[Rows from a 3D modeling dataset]

++++++++

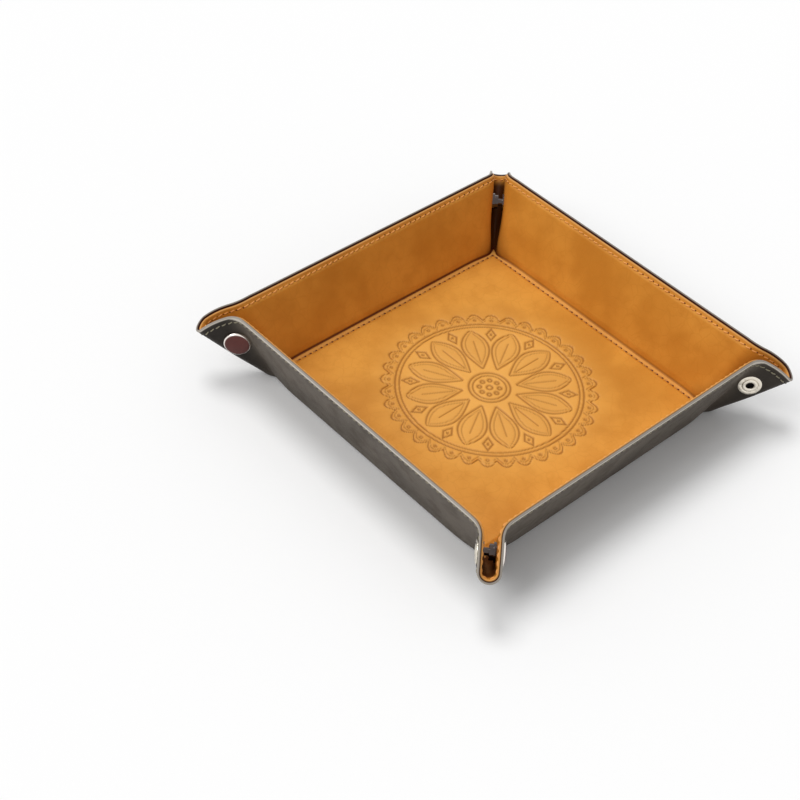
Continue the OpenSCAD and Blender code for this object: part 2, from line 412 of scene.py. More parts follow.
    def middle(self, x: Array, y: Array) -> Array:
        """Middle of the leather in the tray.

        Args:
            x: Flat places along the crease.
            y: Flat places up from the crease; below zero is the base.

        Returns:
            One tray point to a row, in millimetres.
        """
        x, y = np.asarray(x, float), np.asarray(y, float)
        base, wall = self._base_mid(x, self.half_base + y), self._wall_mid_closed(x, np.maximum(y, 0.0))
        p = np.where((y < 0.0)[:, None], base, wall)
        # softly keeps the sheet from dipping below the base
        rise = p[:, 2] - self.grey_t
        p[:, 2] = self.grey_t + (rise + np.sqrt(rise ** 2 + self.soft_floor ** 2) - self.soft_floor) / 2.0
        return p

    def normal(self, x: Array, y: Array) -> Array:
        """Unit normals towards the tan side at flat points."""
        dx, dy = (self.middle(x + h, y + k) - self.middle(x - h, y - k) for h, k in np.diag([self.probe] * 2))
        return unit(np.cross(dx, dy))

    def board_lift(self, x: Array, y: Array) -> Array:
        """How far the stiffener board lifts the tan leather.

        Args:
            x: Flat places along the crease.
            y: Flat places up from the crease.

        Returns:
            The lift at each place, in millimetres.
        """
        across, _ = self.bend_coords(x, y)
        full, skirt = self.board_margin - self.board_skirt, -self.board_skirt
        up = smoothstep(self.board_foot_from, full, y)
        down = smoothstep(self.board_top_from, full, self.wall_h - y)
        side = smoothstep(-self.board_side_fade, skirt, -across - self.board_side)
        base = smoothstep(-self.board_base_fade, skirt, np.minimum(self.half_base - x, -y) - self.board_margin)
        return self.board_t * np.where(y >= 0.0, up * down * side, base)

    def rim_hit(self, start: Flat, way: Flat, inset: float) -> float:
        """How far from a flat point the sheet's edge line lies.

        Args:
            start: The flat point.
            way: Unit direction to go.
            inset: How far the edge line is drawn in.

        Returns:
            The distance.
        """
        (x, y), (dx, dy), (ox, oy) = start, way, self.arc
        if dy > 1e-9:
            t = (self.wall_h - inset - y) / dy
            if x + t * dx <= ox:
                return t
        px, py, r = x - ox, y - oy, self.corner_r - inset
        b, c = px * dx + py * dy, px * px + py * py - r * r
        return -b + math.sqrt(max(b * b - c, 0.0))


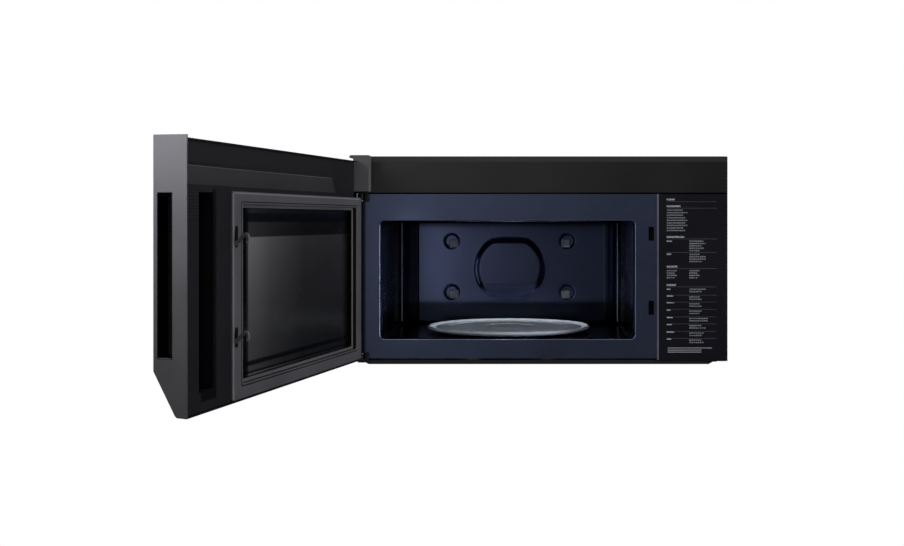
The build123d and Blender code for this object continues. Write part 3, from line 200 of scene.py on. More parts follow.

++++++++

* WHAT NEEDS TO BE DONE:
Every entry above needs to be quoted exactly.

* THE REPLY:
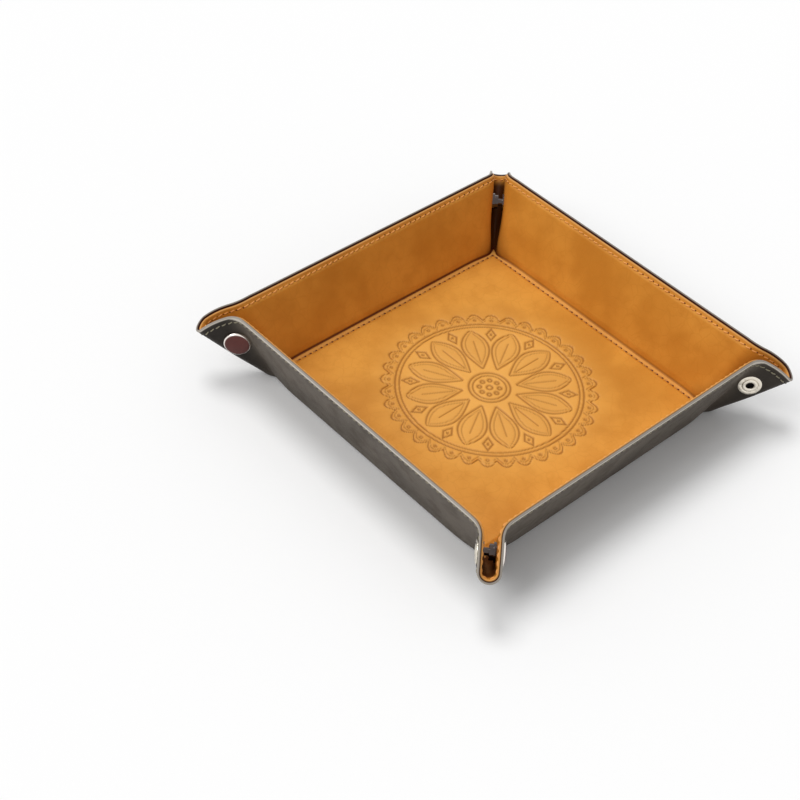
Continue the OpenSCAD and Blender code for this object: part 2, from line 412 of scene.py. More parts follow.
    def middle(self, x: Array, y: Array) -> Array:
        """Middle of the leather in the tray.

        Args:
            x: Flat places along the crease.
            y: Flat places up from the crease; below zero is the base.

        Returns:
            One tray point to a row, in millimetres.
        """
        x, y = np.asarray(x, float), np.asarray(y, float)
        base, wall = self._base_mid(x, self.half_base + y), self._wall_mid_closed(x, np.maximum(y, 0.0))
        p = np.where((y < 0.0)[:, None], base, wall)
        # softly keeps the sheet from dipping below the base
        rise = p[:, 2] - self.grey_t
        p[:, 2] = self.grey_t + (rise + np.sqrt(rise ** 2 + self.soft_floor ** 2) - self.soft_floor) / 2.0
        return p

    def normal(self, x: Array, y: Array) -> Array:
        """Unit normals towards the tan side at flat points."""
        dx, dy = (self.middle(x + h, y + k) - self.middle(x - h, y - k) for h, k in np.diag([self.probe] * 2))
        return unit(np.cross(dx, dy))

    def board_lift(self, x: Array, y: Array) -> Array:
        """How far the stiffener board lifts the tan leather.

        Args:
            x: Flat places along the crease.
            y: Flat places up from the crease.

        Returns:
            The lift at each place, in millimetres.
        """
        across, _ = self.bend_coords(x, y)
        full, skirt = self.board_margin - self.board_skirt, -self.board_skirt
        up = smoothstep(self.board_foot_from, full, y)
        down = smoothstep(self.board_top_from, full, self.wall_h - y)
        side = smoothstep(-self.board_side_fade, skirt, -across - self.board_side)
        base = smoothstep(-self.board_base_fade, skirt, np.minimum(self.half_base - x, -y) - self.board_margin)
        return self.board_t * np.where(y >= 0.0, up * down * side, base)

    def rim_hit(self, start: Flat, way: Flat, inset: float) -> float:
        """How far from a flat point the sheet's edge line lies.

        Args:
            start: The flat point.
            way: Unit direction to go.
            inset: How far the edge line is drawn in.

        Returns:
            The distance.
        """
        (x, y), (dx, dy), (ox, oy) = start, way, self.arc
        if dy > 1e-9:
            t = (self.wall_h - inset - y) / dy
            if x + t * dx <= ox:
                return t
        px, py, r = x - ox, y - oy, self.corner_r - inset
        b, c = px * dx + py * dy, px * px + py * py - r * r
        return -b + math.sqrt(max(b * b - c, 0.0))


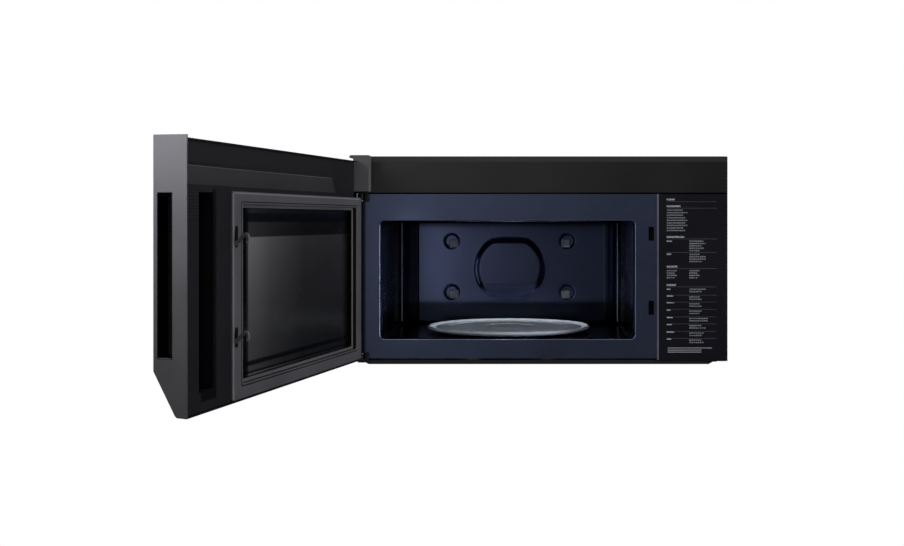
The build123d and Blender code for this object continues. Write part 3, from line 200 of scene.py on. More parts follow.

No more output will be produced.